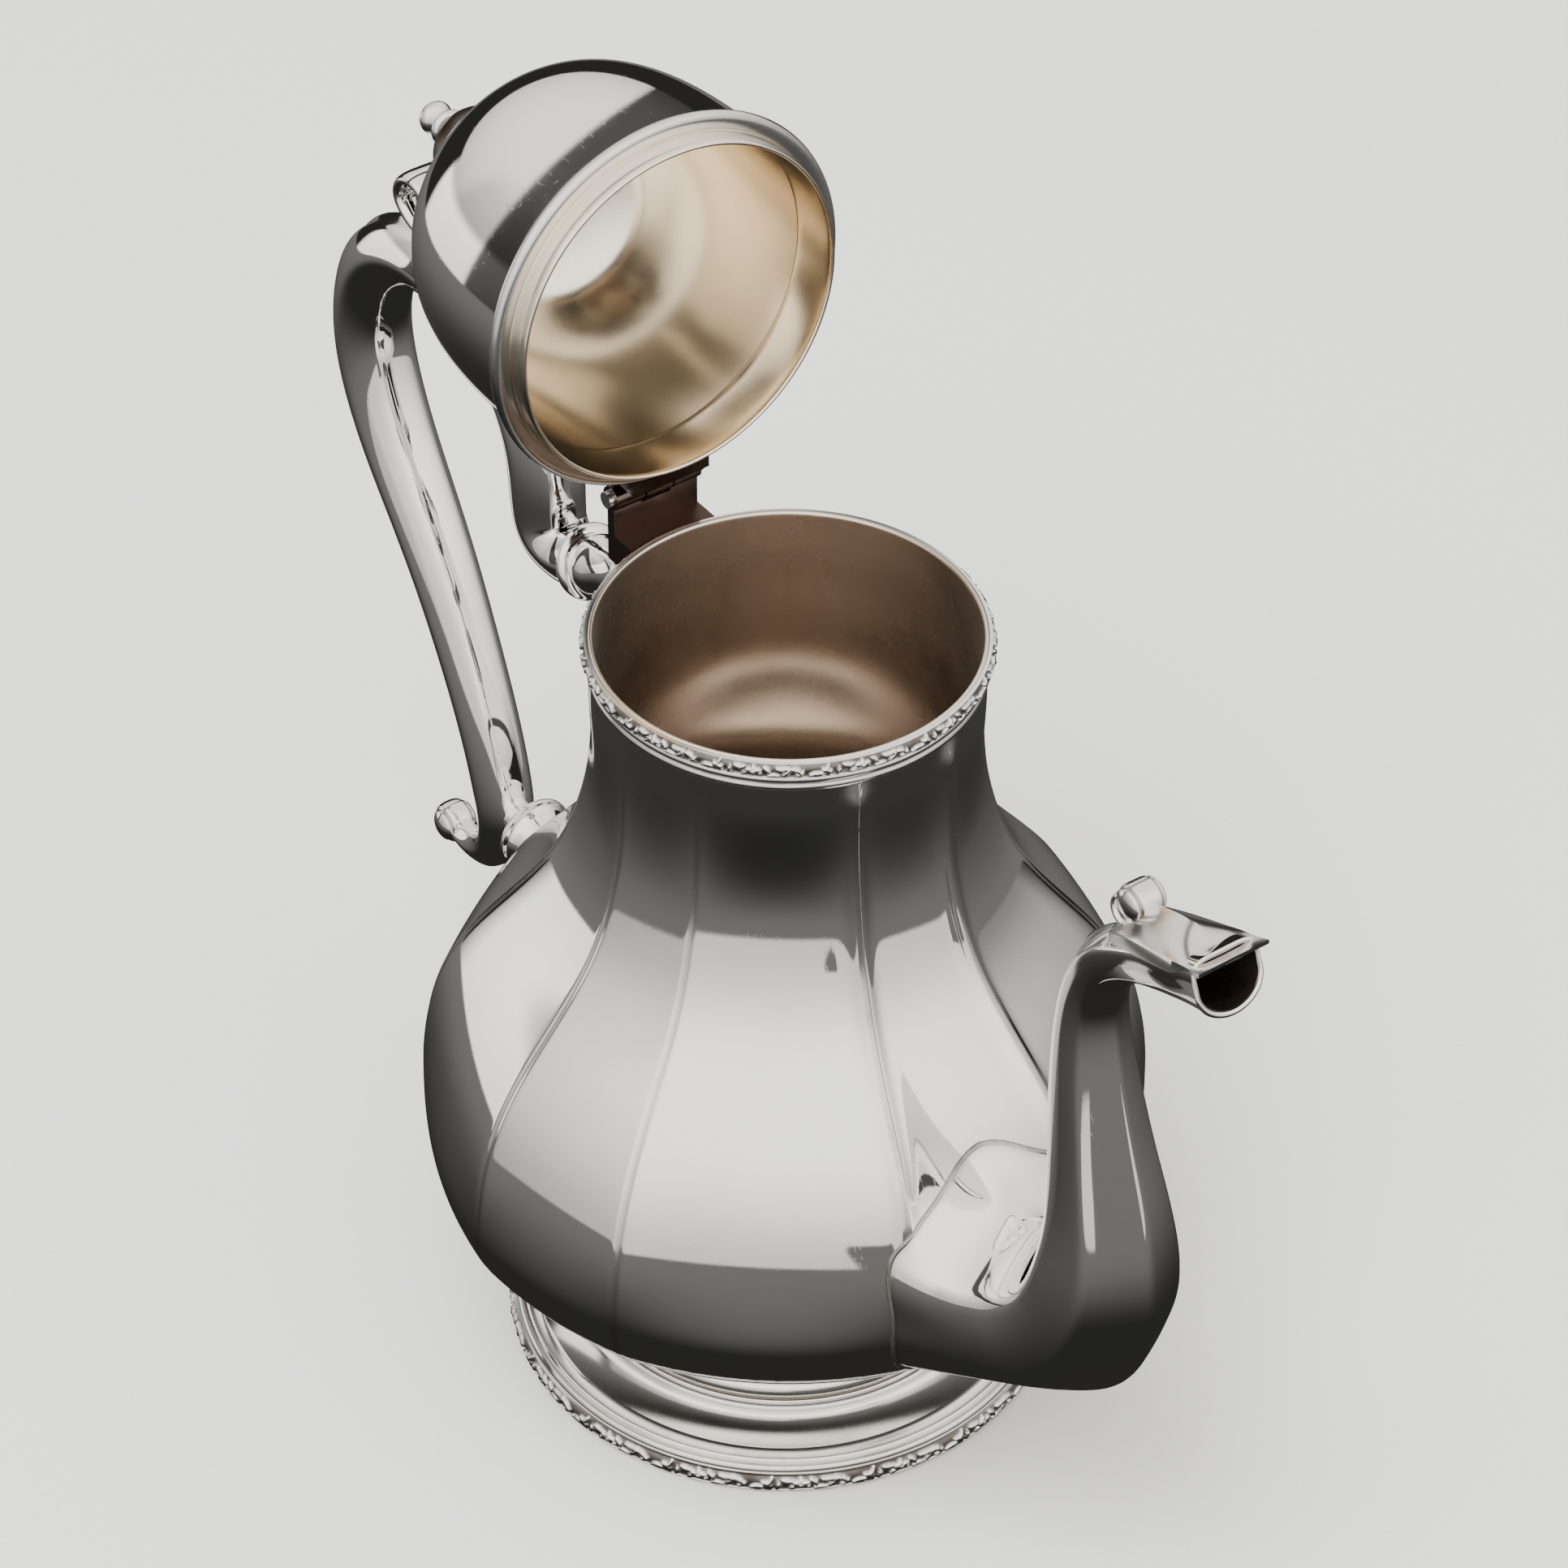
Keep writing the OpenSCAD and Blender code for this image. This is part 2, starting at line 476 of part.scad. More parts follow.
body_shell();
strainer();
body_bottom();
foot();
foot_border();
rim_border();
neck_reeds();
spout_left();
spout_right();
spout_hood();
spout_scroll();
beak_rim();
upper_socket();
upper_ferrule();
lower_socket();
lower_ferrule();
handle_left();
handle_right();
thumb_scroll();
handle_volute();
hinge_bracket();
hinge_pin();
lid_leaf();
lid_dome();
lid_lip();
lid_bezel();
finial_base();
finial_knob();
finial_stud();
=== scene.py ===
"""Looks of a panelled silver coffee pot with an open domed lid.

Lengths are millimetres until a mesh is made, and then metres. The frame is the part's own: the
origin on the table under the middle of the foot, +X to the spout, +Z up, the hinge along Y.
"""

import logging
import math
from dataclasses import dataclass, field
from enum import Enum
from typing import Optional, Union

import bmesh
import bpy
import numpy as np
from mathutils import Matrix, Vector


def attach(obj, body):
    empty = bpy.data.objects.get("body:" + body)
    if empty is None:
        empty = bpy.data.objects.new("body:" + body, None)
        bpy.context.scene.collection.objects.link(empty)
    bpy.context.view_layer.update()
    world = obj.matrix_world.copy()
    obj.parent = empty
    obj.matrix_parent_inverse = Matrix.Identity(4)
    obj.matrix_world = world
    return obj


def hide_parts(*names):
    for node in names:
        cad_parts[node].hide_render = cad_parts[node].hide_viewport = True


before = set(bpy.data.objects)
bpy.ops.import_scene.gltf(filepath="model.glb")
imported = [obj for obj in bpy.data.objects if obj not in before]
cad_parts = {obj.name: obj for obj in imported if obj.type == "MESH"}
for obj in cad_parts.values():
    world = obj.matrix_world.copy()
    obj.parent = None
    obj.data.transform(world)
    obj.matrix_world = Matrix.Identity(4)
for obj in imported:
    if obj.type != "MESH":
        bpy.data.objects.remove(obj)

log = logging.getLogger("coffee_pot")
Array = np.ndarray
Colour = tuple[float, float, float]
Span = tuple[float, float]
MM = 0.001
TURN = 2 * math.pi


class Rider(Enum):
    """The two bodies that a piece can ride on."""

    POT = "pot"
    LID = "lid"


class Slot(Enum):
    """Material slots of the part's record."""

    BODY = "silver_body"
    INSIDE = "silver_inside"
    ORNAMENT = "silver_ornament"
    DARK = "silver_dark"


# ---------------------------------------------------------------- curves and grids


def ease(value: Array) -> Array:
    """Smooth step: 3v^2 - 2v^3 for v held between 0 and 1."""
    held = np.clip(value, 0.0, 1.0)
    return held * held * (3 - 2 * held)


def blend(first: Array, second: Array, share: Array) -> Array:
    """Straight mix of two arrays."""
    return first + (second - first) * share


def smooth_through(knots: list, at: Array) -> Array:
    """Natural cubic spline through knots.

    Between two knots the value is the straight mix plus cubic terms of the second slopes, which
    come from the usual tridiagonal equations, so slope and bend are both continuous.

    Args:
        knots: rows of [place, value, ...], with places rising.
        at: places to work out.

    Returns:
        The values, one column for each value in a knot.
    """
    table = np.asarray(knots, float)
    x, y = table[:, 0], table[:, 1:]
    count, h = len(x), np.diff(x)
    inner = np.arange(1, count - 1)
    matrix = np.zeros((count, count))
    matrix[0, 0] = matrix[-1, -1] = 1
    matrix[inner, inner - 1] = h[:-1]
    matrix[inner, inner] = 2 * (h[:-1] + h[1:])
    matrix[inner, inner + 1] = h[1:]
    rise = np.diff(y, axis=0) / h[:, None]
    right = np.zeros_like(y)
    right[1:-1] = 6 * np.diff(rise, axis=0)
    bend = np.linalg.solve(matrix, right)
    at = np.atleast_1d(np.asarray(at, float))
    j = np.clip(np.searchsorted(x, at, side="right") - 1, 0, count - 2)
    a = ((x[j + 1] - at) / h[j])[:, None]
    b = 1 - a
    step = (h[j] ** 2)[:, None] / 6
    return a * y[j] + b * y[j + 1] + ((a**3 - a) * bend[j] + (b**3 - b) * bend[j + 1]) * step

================

Nothing but the lines from the one with "spout_scroll();" through the one with "bpy.context.scene.collection.objects.link(empty)" should be repeated, and each exactly.

» **Solution to this task**:
spout_scroll();
beak_rim();
upper_socket();
upper_ferrule();
lower_socket();
lower_ferrule();
handle_left();
handle_right();
thumb_scroll();
handle_volute();
hinge_bracket();
hinge_pin();
lid_leaf();
lid_dome();
lid_lip();
lid_bezel();
finial_base();
finial_knob();
finial_stud();
=== scene.py ===
"""Looks of a panelled silver coffee pot with an open domed lid.

Lengths are millimetres until a mesh is made, and then metres. The frame is the part's own: the
origin on the table under the middle of the foot, +X to the spout, +Z up, the hinge along Y.
"""

import logging
import math
from dataclasses import dataclass, field
from enum import Enum
from typing import Optional, Union

import bmesh
import bpy
import numpy as np
from mathutils import Matrix, Vector


def attach(obj, body):
    empty = bpy.data.objects.get("body:" + body)
    if empty is None:
        empty = bpy.data.objects.new("body:" + body, None)
        bpy.context.scene.collection.objects.link(empty)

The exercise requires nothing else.